Starting from the line that contains "base_frame();", copy every line exactly until the line that contains "record = json.load(file)", which is also included.

▸ STORED RECORDS
....

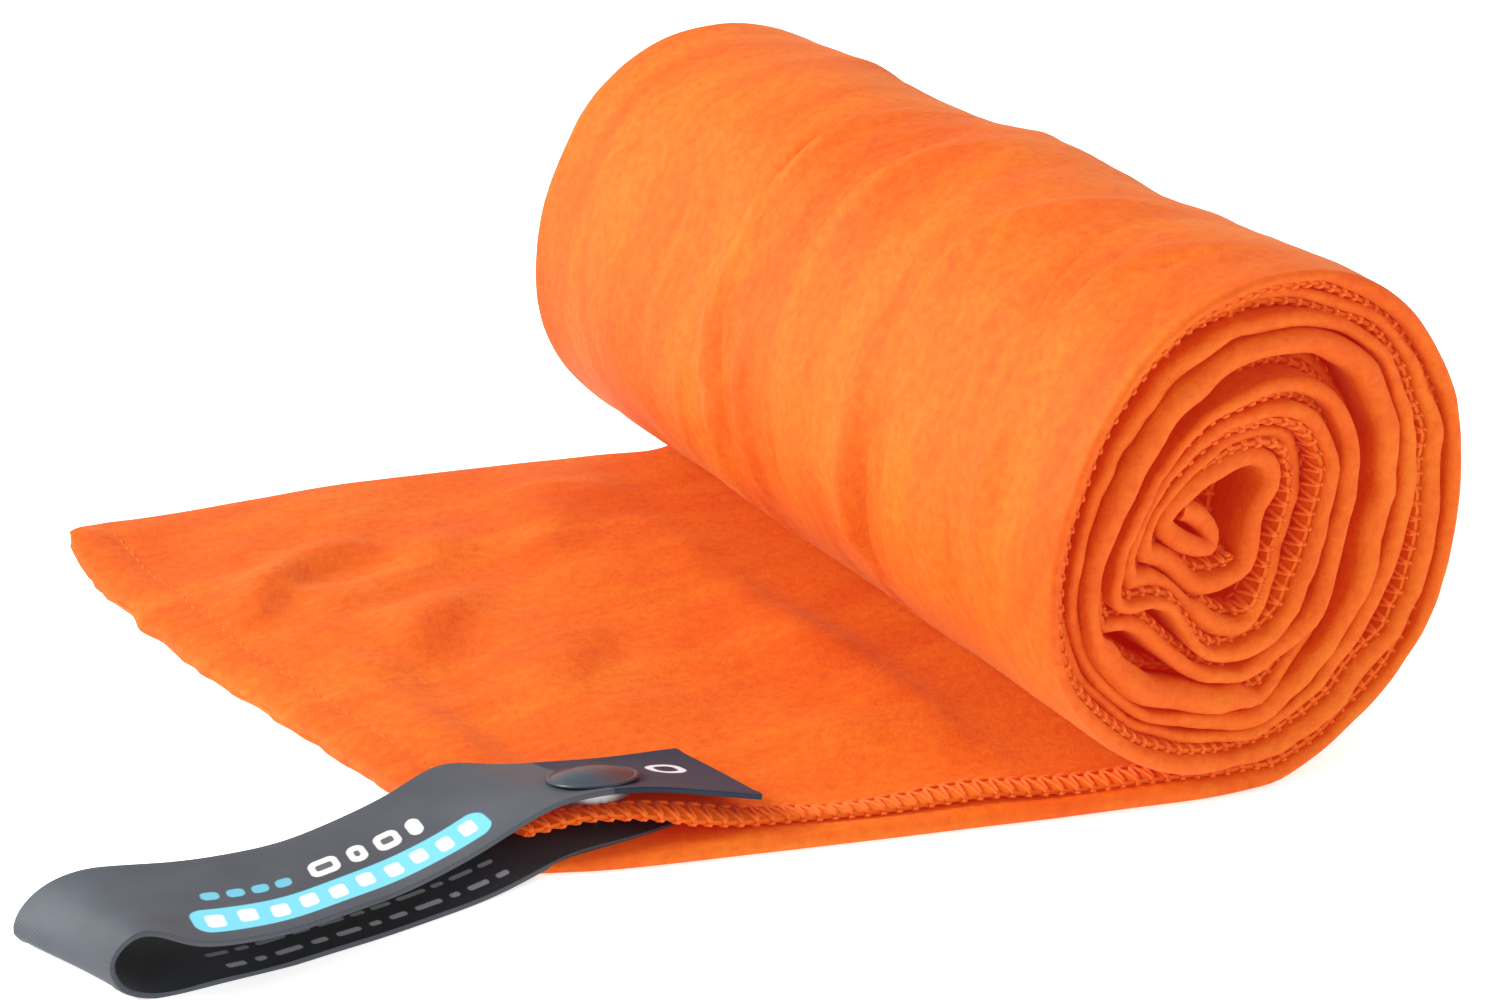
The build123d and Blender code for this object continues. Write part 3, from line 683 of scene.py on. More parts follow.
def suede(name, base=(0.645, 0.129, 0.0045), grain=1.0):
    """Brushed microfibre: a fine short nap, with brush marks and a soft sheen."""
    mt, nt, bs = new_mat(name)
    v = coord(nt)
    fine = noise_tex(nt, v, 2600, 2.0, .6)
    mid = noise_tex(nt, v, 620, 3.0, .6)
    brush = noise_tex(nt, coord(nt, (18, 60, 18), (0.2, 0.1, 0.35)), 1.0, 5.0, .62, .8)
    a = tuple(min(1.0, c * k) for c, k in zip(base, (1.02, 1.27, 1.6)))
    d = tuple(c * k for c, k in zip(base, (0.95, 0.78, 0.60)))
    tone = ramp(nt, brush, [(0.36, d), (0.51, base), (0.66, a)])
    speck = ramp(nt, mid, [(0.30, (.90, .80, .78)), (.5, (1, 1, 1)), (.70, (1.0, 1.18, 1.3))])
    col = mix(nt, 1.0, tone, speck, "MULTIPLY")
    nt.links.new(col, bs.inputs["Base Color"])
    bs.inputs["Roughness"].default_value = .66
    bs.inputs["Specular IOR Level"].default_value = .22
    bs.inputs["Sheen Weight"].default_value = .16
    bs.inputs["Sheen Roughness"].default_value = .42
    bs.inputs["Sheen Tint"].default_value = (1.0, .60, .24, 1)
    # painted light: the cloth glows a faint red of its own, standing in for the red light bounced between the orange
    # layers, which fills the folds
    bs.inputs["Emission Color"].default_value = (1.0, .030, .014, 1)
    bs.inputs["Emission Strength"].default_value = .155
    b1 = bump(nt, bs, mid, .36 * grain, .0006)
    b2 = bump(nt, bs, fine, .42 * grain, .00022, b1)
    # thin cloth lets some light through
    tr = node(nt, "ShaderNodeBsdfTranslucent")
    tr.inputs["Color"].default_value = (.80, .105, .007, 1)
    ms = node(nt, "ShaderNodeMixShader")
    ms.inputs[0].default_value = .20
    nt.links.new(b2, tr.inputs["Normal"])
    nt.links.new(bs.outputs[0], ms.inputs[1])
    nt.links.new(tr.outputs[0], ms.inputs[2])
    out = [n for n in nt.nodes if n.bl_idname == "ShaderNodeOutputMaterial"][0]
    nt.links.new(ms.outputs[0], out.inputs[0])
    return mt


def thread_mat(name, base):
    mt, nt, bs = new_mat(name)
    v = coord(nt)
    n = noise_tex(nt, v, 1500, 2.0, .5)
    col = ramp(nt, n, [(0.3, tuple(c * .82 for c in base)), (.7, tuple(min(1, c * 1.1) for c in base))])
    nt.links.new(col, bs.inputs["Base Color"])
    w = node(nt, "ShaderNodeTexWave")
    w.inputs["Scale"].default_value = 900
    nt.links.new(v, w.inputs["Vector"])
    bump(nt, bs, w.outputs["Fac"], .25, .0001)
    bs.inputs["Roughness"].default_value = .78
    bs.inputs["Specular IOR Level"].default_value = .2
    bs.inputs["Sheen Weight"].default_value = .08
    # painted light: the orange thread glows the same faint red, standing in for light bounced in the folds
    if base[0] > .5:
        bs.inputs["Emission Color"].default_value = (1.0, .030, .014, 1)
        bs.inputs["Emission Strength"].default_value = .16
    return mt


M_CLOTH = suede("suede_microfibre")
M_THREAD = thread_mat("overlock_thread", (0.66, 0.130, 0.008))
M_GREY = thread_mat("tape_thread", (0.045, 0.047, 0.052))

# ------------------------------------------------------------------ build the cloth
thick = C / 2


def ensure_uv(ob, uv):
    me = ob.data
    lay = me.uv_layers.new(name="strip")
    vi = np.empty(len(me.loops), np.int32)
    me.loops.foreach_get("vertex_index", vi)
    lay.data.foreach_set("uv", uv[vi].astype(np.float32).ravel())


def cloth_piece(name, G, N, lo, hi):
    V, F, NN, _ = shell(G, N, halves(G, None), lo, hi)
    return mesh_object(name, P3(V), F, M_CLOTH, True, NN)


# outer turn (dense) with the flap before it, as one grid along the strip
p_rows = np.concatenate([np.linspace(1, .965, 9), np.linspace(.965, 0, 72)[1:-1]])
Gf, layf = flap(p_rows)
s_dense = np.arange(0, 262, 1.7)
Gr, layr = strip(s_dense, True)
Gf2, Gr2, lay2 = Gf, Gr, layf
Gall = np.concatenate([Gf2, Gr2])
# ease the rows on both sides of the join
j = len(Gf2)
for _ in range(6):
    A = Gall[j - 5:j + 5].copy()
    Gall[j - 4:j + 4] = (A[:-2] + 2 * A[1:-1] + A[2:]) / 4
Nall = grid_normals(Gall)
rowx = Gall[:, 100, 0]


def row_at(x):
    return int(np.argmin(np.abs(Gf2[:, 60, 0] - x)))


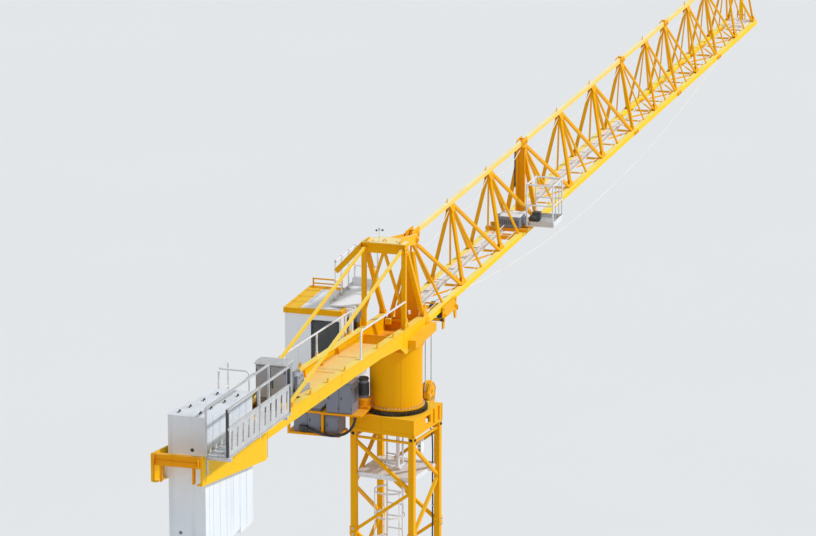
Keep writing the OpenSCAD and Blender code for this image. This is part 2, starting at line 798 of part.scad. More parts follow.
module jib_right_inner() {
    jib_side(-1, 0, bays_a);
}

module jib_left_outer() {
    jib_side(1, bays_a, bay_count);
}

module jib_right_outer() {
    jib_side(-1, bays_a, bay_count);
}

module jib_bottom(k0, k1) {
    inner = chord_y - chord_w / 2;
    color(yellow) at_chords() intersection() {
        box([0, -inner, -100], [jib_end + 100, inner, 100]);
        union() for (k = [k0 : 0.5 : k1 - 0.5]) {
            x0 = (node_x(floor(k)) + node_x(ceil(k))) / 2;
            x1 = (node_x(floor(k + 0.5)) + node_x(ceil(k + 0.5))) / 2;
            s = k == floor(k) ? 1 : -1;
            bar([x0, -chord_y, 0], [x0, chord_y, 0], k == floor(k) ? lacing_w : thin_w);
            bar([x0, -s * chord_y, 0], [x1, s * chord_y, 0], thin_w);
        }
    }
}

module jib_bottom_inner() {
    jib_bottom(0, bays_a);
}

module jib_bottom_outer() {
    jib_bottom(bays_a, bay_count);
}

module jib_top_chord() {
    color(yellow) at_chords() box([root_apex.x + 42, -top_w / 2, jib_h - top_w / 2], [jib_end, top_w / 2, jib_h + top_w / 2]);
}

module jib_walkway() {
    z = lacing_w / 2;
    inner = chord_y - chord_w / 2 - 6;
    color("white") at_chords() {
        box([root_x + 56, 10, z], [inner_end + 0.4 * bay_b, inner, z + plank_t]);
        box([root_x + 56, -inner + 20, z], [root_x + 476, 10, z + plank_t]);
    }
}

module jib_tip() {
    color(yellow) at_chords() {
        box([jib_end, -chord_y - chord_w / 2, -chord_w / 2], [jib_end + 60, chord_y + chord_w / 2, chord_w / 2]);
        box([jib_end, -top_w / 2, chord_w / 2], [jib_end + top_w, top_w / 2, jib_h + top_w / 2]);
    }
}

module trolley_winch() {
    z = chord_w / 2;
    far = chord_y + chord_w / 2;
    color("grey") at_chords() {
        for (x = [winch_x, winch_x + 230]) box([x, -far - 60, z], [x + 50, far + 10, z + 40]);
        box([winch_end - 50, -far - 60, z], [winch_end, -chord_y + chord_w / 2, z + 40]);
        box([winch_x + 10, -190, z + 40], [winch_x + 270, 100, z + 216]);
    }
}

module service_basket() {
    x0 = winch_x + 160;
    x1 = winch_end;
    y0 = -chord_y - chord_w / 2 - 350;
    y1 = -chord_y - chord_w / 2 + 10;
    z = chord_w / 2 + 40;
    color(galvanised) at_chords() {
        box([x0, y0, z], [x1, y1, z + 12]);
        for (x = [x0 + 12, x1 - 12], y = [y0 + 12, y1 - 12]) rod([x, y, z], [x, y, z + 540], 11);
        rail_path([[x0 + 12, y1 - 12, z + 530], [x0 + 12, y0 + 12, z + 530], [x1 - 12, y0 + 12, z + 530],
            [x1 - 12, y1 - 12, z + 530], [x0 + 12, y1 - 12, z + 530]], 11);
        rail_path([[x0 + 12, y1 - 12, z + 270], [x0 + 12, y0 + 12, z + 270], [x1 - 12, y0 + 12, z + 270],
            [x1 - 12, y1 - 12, z + 270]], 9);
        box([x0, y0, z + 12], [x1, y0 + 5, z + 72]);
    }
}

module jib_ropes() {
    color("dimgrey") at_chords() {
        rod([winch_x + 270, 0, rope_line], [jib_end, 0, rope_line], rope_r);
        rod([front_x, 0, rope_line], [winch_x + 10, 0, rope_line], rope_r);
    }
}

// Trolley and hook

module trolley_frame() {
    half = trolley_l / 2;
    out = chord_y + chord_w / 2 + 12;
    low = -chord_w / 2 - 2 * roller_r - 30;
    color(yellow) at_chords() translate([trolley_x, 0, 0]) {
        for (s = [-1, 1]) side_plate(s * (out + 8) - 8, s * (out + 8) + 8)
            polygon([[-half, 16], [half, 16], [half, low - 90], [half - 60, low - 90], [half - 90, low + 20],
                [90 - half, low + 20], [60 - half, low - 90], [-half, low - 90]]);
        for (s = [-1, 1], x = [-half + 10, half - 50]) box([x, s < 0 ? -out : 38, low], [x + 40, s < 0 ? -38 : out, low + 30]);
        for (s = [-1, 1]) box([-half + 10, s * 32 - 6, low], [half - 10, s * 32 + 6, sheave_z + 40]);
        for (s = [-1, 1], x = [-half + 60, half - 60])
            translate([x, s * out, roller_z]) rotate([90, 0, 0]) cylinder(r = axle_r, h = 80, center = true);
    }
}

module sheave(r, w) {
    rotate([90, 0, 0]) rotate_extrude($fn = 48) polygon([[14, -w / 2], [r + 8, -w / 2], [r, -3], [r, 3], [r + 8, w / 2],
        [14, w / 2]]);
}

module trolley_rollers() {
    half = trolley_l / 2;
    out = chord_y + chord_w / 2 + 12;
    color("dimgrey") at_chords() translate([trolley_x, 0, 0]) {
        for (s = [-1, 1], x = [-half + 60, half - 60]) translate([x, s * chord_y, roller_z]) rotate([90, 0, 0])
            difference() {
                cylinder(r = roller_r, h = 46, center = true);
                cylinder(r = axle_r + fit, h = 50, center = true);
            }
        for (s = [-1, 1]) translate([s * (fall_x / 2 + sheave_r + rope_r), 0, sheave_z]) {
            sheave(sheave_r, 36);
            rotate([90, 0, 0]) cylinder(r = 14, h = 52, center = true);
        }
    }
}

module hoist_falls() {
    color("dimgrey") at_chords() for (x = [-fall_x / 2, fall_x / 2])
        rod([trolley_x + x, 0, -hook_drop], [trolley_x + x, 0, sheave_z], rope_r);
}

// The hoist rope's run from the foot of the jib to the trolley and its slack run on to the tip
module hoist_run() {
    z = sheave_z + sheave_r + rope_r + 1.2;
    x0 = trolley_x + fall_x / 2 + sheave_r + rope_r;
    n = 12;
    span = jib_end - x0;
    run = [for (i = [0 : n]) [x0 + span * i / n, 0, z - 4 * rope_sag * (i / n) * (1 - i / n)]];
    color("dimgrey") at_chords() {
        rod([front_x, 0, z], [trolley_x - fall_x / 2 - sheave_r - rope_r, 0, z], rope_r);
        for (i = [0 : n - 1]) rod(run[i], run[i + 1], rope_r);
    }
}

module hook_block() {
    r = fall_x / 2 - rope_r;
    color(yellow) at_chords() translate([trolley_x, 0, -hook_drop]) {
        sheave(r, 36);
        rotate([90, 0, 0]) cylinder(r = 16, h = 104, center = true);
        for (s = [-1, 1]) side_plate(s * 38 - 10, s * 38 + 10)
            polygon([[-60, 90], [60, 90], [150, 0], [90, -165], [-90, -165], [-150, 0]]);
        difference() {
            box([-90, -28, -165], [90, 28, -141]);
            translate([0, 0, -166]) cylinder(r = shank_r + fit, h = 40);
        }
    }
}

module hook() {
    color("dimgrey") at_chords() translate([trolley_x, 0, -hook_drop]) {
        translate([0, 0, -210]) cylinder(r = shank_r, h = 75);
        translate([0, 0, -140.7]) cylinder(r = shank_r + 6, h = 10);
        translate([0, 0, -265]) rotate([90, 0, 0]) rotate([0, 0, -180]) rotate_extrude(angle = 280, $fn = 32)
            translate([52, 0]) circle(r = 18, $fn = 24);
        translate([0, 0, -213.3]) cylinder(r = 24, h = 48);
    }
}

base_frame();
mast_rear_side();
mast_front_side();
mast_left_bracing();
mast_right_bracing();
mast_ladder();
mast_platforms();
ring_support();
slewing_gear();
slewing_pivot();
slewing_frame();
slewing_drives();
electric_cabinets();
ring_platform();
cab_shell();
cab_glass();
cab_roof_panel();
cab_frame();
access_platform();
head_rear_frame();
head_front_frame();
head_top();
head_davit();
counter_beam_left();
counter_beam_right();
counter_floor();
ballast_cross_beam();
ballast_slabs();
counter_rails();
side_walkway();
hoist_winch();
tie_bars();
jib_left_inner();
jib_right_inner();
jib_bottom_inner();
jib_left_outer();
jib_right_outer();
jib_bottom_outer();
jib_top_chord();
jib_walkway();
jib_tip();
trolley_winch();
service_basket();
jib_ropes();
trolley_frame();
trolley_rollers();
hoist_falls();
hoist_run();
hook_block();
hook();
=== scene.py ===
"""Looks of the tower crane: finishes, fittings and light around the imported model."""
import json
import math

import bmesh
import bpy
from mathutils import Matrix, Vector


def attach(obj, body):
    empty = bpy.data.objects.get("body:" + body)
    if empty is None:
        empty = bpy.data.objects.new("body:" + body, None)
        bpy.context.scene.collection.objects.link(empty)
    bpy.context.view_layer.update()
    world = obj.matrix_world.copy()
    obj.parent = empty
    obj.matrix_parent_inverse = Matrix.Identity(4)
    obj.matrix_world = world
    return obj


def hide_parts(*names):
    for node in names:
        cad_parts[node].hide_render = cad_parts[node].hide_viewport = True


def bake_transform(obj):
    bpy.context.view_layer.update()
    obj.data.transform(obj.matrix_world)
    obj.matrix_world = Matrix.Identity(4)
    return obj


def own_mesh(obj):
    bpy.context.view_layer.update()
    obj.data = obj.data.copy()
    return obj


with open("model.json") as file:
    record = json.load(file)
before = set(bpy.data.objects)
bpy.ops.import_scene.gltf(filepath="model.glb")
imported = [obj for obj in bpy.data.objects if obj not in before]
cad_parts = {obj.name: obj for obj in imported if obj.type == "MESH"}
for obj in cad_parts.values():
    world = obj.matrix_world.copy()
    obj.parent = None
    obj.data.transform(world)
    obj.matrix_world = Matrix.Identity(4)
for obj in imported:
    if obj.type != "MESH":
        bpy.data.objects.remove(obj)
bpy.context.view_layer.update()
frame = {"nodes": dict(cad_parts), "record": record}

# Camera of the photograph, in metres, degrees and pixels
IMAGE_W = 816
CAMERA_AT = Vector((-47.105, -14.398, 25.254))
CAMERA_HEADING = 16.839
CAMERA_DOWN = 15.079
CAMERA_ROLL = -0.035
FOCAL_PX = 4462.3
SENSOR_W = 36.0

# Mast: levels and places, in metres
BASE = 0.150
SECTION = 1.665
PANEL = SECTION / 3
LEG = 0.365
TOP_NODE = 10.000
MAST_TOP = 10.140
MAST_TURN = Matrix.Rotation(math.radians(-7.5), 4, "Z")
JOINTS = [TOP_NODE - 2 * PANEL - SECTION * i for i in range(6)]
LADDER_Y = 0.085

# Pivot and head
RING = 10.315
FLANGE = 10.365
FLANGE_TOP = FLANGE + 0.022
POST_X = -0.470
POST_Y = 0.236

# Jib
CHORD = 11.240
CREST = CHORD + 0.988
HEAD = CHORD + 1.150
CHORD_Y = 0.2025
CHORD_HALF = 0.034
CHORD_TOP = CHORD + CHORD_HALF
ROOT_X = 0.394
BAY_A = 1.667
BAY_B = 1.250
INNER_END = ROOT_X + 6 * BAY_A
JIB_END = INNER_END + 6 * BAY_B
WINCH_X = ROOT_X + 2.5 * BAY_A + 0.038
BASKET_END = ROOT_X + 3 * BAY_A - 0.175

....

▸ FULL SOLUTION
base_frame();
mast_rear_side();
mast_front_side();
mast_left_bracing();
mast_right_bracing();
mast_ladder();
mast_platforms();
ring_support();
slewing_gear();
slewing_pivot();
slewing_frame();
slewing_drives();
electric_cabinets();
ring_platform();
cab_shell();
cab_glass();
cab_roof_panel();
cab_frame();
access_platform();
head_rear_frame();
head_front_frame();
head_top();
head_davit();
counter_beam_left();
counter_beam_right();
counter_floor();
ballast_cross_beam();
ballast_slabs();
counter_rails();
side_walkway();
hoist_winch();
tie_bars();
jib_left_inner();
jib_right_inner();
jib_bottom_inner();
jib_left_outer();
jib_right_outer();
jib_bottom_outer();
jib_top_chord();
jib_walkway();
jib_tip();
trolley_winch();
service_basket();
jib_ropes();
trolley_frame();
trolley_rollers();
hoist_falls();
hoist_run();
hook_block();
hook();
=== scene.py ===
"""Looks of the tower crane: finishes, fittings and light around the imported model."""
import json
import math

import bmesh
import bpy
from mathutils import Matrix, Vector


def attach(obj, body):
    empty = bpy.data.objects.get("body:" + body)
    if empty is None:
        empty = bpy.data.objects.new("body:" + body, None)
        bpy.context.scene.collection.objects.link(empty)
    bpy.context.view_layer.update()
    world = obj.matrix_world.copy()
    obj.parent = empty
    obj.matrix_parent_inverse = Matrix.Identity(4)
    obj.matrix_world = world
    return obj


def hide_parts(*names):
    for node in names:
        cad_parts[node].hide_render = cad_parts[node].hide_viewport = True


def bake_transform(obj):
    bpy.context.view_layer.update()
    obj.data.transform(obj.matrix_world)
    obj.matrix_world = Matrix.Identity(4)
    return obj


def own_mesh(obj):
    bpy.context.view_layer.update()
    obj.data = obj.data.copy()
    return obj


with open("model.json") as file:
    record = json.load(file)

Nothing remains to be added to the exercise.